Tetracyclines also work by binding to the 30S ribosomal subunit, preventing the attachment of aminoacyl tRNA, and therefore extension of the peptide chain (Figure 14.6). They are yet another group of antibiotics produced by Streptomyces spp. Both natural and semisynthetic tetracyclines are easily absorbed from the intestine, allowing them to be taken orally. Coupled with their broad specificity (the broadest of any antibiotic), this led to inappropriately widespread use in the years following their discovery, sometimes resulting in complications caused by the destruction of the normal resident microflora. Tetracyclines are still used for a number of applications, notably to treat a variety of sexually transmitted diseases.
Two important antibiotics which act on the larger, 50S, subunit of the procaryotic ribosome are erythromycin and chloramphenicol. Both combine with the subunit in such a way as to prevent the assembly of amino acids into a chain (Figure 14.6). Chloramphenicol was the first antibiotic to be discovered with a broad spectrum of activity; it also derives originally from Streptomyces spp., but is nowadays produced synthetically. Its use has become severely restricted since it was shown to have some serious side-effects, notably on the bone marrow, but it remains the agent of choice for the treatment of typhoid fever.
Erythromycin is the best known of the macrolide group of antibiotics. Unlike chlo-ramphenicol, it has a large hydrophobic molecule and is unable to gain access to most Gram-negative bacteria, thus restricting its spectrum of activity. Erythromycin can be taken orally and has a similar spectrum of activity to penicillin G; it is often used instead of penicillin in the treatment of staphylococcal and streptococcal infections in children. It is particularly appropriate for this application as it is one of the least toxic of all commonly used antibiotics.

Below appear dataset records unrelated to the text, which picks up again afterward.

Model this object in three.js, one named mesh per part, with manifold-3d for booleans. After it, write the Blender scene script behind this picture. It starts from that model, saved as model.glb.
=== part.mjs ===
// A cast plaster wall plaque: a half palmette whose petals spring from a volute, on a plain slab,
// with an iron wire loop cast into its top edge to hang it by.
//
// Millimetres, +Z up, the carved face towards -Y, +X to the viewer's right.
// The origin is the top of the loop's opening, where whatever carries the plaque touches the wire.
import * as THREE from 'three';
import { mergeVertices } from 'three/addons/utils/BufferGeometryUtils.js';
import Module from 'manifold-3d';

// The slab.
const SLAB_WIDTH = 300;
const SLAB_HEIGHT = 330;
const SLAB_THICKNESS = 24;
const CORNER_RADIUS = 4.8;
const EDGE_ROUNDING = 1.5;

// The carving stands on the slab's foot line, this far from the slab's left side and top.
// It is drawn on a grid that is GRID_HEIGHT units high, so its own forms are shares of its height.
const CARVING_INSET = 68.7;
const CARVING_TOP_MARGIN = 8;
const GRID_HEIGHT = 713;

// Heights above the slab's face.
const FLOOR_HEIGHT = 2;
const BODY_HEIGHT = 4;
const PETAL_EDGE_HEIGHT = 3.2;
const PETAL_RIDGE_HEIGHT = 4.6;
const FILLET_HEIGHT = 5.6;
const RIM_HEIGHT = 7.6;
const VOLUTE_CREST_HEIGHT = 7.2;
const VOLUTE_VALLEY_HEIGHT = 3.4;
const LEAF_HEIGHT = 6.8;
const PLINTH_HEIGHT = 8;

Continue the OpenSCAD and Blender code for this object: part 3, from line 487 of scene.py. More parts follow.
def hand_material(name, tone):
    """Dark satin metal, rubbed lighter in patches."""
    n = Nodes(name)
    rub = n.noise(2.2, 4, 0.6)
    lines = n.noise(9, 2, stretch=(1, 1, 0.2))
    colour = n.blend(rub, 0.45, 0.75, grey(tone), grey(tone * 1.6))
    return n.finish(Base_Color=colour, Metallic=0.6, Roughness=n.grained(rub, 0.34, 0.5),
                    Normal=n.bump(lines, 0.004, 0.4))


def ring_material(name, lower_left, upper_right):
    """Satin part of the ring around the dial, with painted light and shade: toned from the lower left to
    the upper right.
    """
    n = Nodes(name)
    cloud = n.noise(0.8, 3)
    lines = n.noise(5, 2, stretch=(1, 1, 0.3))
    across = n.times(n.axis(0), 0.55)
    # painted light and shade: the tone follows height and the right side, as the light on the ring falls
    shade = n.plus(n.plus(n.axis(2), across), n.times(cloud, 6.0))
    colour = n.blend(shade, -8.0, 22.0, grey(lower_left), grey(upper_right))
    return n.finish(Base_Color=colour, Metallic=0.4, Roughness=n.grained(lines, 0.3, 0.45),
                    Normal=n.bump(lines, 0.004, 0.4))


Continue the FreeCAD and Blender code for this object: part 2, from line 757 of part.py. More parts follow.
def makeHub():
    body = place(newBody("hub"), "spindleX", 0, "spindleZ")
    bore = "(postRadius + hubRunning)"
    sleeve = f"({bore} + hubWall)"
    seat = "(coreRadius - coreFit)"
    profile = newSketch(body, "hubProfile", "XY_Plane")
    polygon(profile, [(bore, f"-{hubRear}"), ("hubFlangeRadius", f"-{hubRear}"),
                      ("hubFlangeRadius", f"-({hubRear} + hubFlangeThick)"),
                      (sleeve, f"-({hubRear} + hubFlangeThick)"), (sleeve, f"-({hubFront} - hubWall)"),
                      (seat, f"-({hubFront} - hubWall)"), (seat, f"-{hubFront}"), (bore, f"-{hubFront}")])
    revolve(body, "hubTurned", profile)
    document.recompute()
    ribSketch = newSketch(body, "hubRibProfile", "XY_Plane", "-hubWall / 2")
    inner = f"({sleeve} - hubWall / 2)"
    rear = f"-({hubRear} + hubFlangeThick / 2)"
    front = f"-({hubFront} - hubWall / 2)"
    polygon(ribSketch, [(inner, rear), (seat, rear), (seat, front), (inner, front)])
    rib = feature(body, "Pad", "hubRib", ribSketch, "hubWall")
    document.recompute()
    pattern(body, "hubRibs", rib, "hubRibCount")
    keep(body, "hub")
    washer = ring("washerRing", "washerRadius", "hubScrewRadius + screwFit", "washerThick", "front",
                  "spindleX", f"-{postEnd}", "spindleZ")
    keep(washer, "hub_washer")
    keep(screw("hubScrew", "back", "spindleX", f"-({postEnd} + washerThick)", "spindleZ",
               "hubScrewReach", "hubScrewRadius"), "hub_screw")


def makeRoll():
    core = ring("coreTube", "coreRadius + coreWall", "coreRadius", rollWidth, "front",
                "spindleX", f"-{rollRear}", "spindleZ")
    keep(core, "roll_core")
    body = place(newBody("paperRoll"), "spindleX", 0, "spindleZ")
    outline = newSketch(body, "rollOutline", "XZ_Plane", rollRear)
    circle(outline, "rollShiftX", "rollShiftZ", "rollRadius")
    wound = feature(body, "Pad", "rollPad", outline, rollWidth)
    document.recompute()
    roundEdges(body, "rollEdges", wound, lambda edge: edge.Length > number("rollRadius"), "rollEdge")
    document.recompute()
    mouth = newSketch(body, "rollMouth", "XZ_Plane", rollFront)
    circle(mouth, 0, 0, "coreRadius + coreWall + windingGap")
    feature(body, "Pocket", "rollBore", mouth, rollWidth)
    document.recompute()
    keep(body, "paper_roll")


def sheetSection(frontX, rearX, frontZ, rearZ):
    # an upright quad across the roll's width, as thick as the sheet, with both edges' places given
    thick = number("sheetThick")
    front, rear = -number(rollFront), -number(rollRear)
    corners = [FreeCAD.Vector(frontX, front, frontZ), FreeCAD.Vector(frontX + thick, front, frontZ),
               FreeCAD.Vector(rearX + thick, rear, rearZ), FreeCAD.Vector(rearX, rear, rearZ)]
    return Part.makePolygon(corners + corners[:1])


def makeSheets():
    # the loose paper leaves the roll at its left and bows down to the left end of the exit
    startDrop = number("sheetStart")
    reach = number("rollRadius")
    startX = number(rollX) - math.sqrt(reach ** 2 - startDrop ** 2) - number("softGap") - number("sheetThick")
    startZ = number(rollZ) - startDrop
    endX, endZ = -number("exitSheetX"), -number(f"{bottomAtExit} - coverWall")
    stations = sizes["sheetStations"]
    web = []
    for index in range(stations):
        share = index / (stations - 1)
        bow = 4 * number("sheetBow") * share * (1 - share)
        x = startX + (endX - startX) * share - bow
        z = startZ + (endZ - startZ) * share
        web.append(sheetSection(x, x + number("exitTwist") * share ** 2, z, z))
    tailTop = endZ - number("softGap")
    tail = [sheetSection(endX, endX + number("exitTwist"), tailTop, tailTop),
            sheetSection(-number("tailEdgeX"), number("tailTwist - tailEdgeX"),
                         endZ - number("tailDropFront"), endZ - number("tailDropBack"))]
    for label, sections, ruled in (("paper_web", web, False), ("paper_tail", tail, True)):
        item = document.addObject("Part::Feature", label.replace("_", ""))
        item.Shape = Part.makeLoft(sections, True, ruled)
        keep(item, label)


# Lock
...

Group IV: Inhibitors of nucleic acid synthesis
Rifampin belongs to a group of agents called rifamycins. It acts by inhibiting the enzyme RNA polymerase, thereby preventing the production of mRNA. Rifampin is used against the mycobacteria that cause tuberculosis, an application for which its ability to penetrate tissues makes it well suited. Unlike most antibiotics, rifampin interacts with other drugs, often reducing or nullifying their effect. When used in high doses, it has the unusual side-effect of turning secretions such as tears, sweat and saliva, as well as the skin, an orangered colour. As we have already seen, the quinolone group of synthetic antimicrobial drugs act by disrupting DNA replication.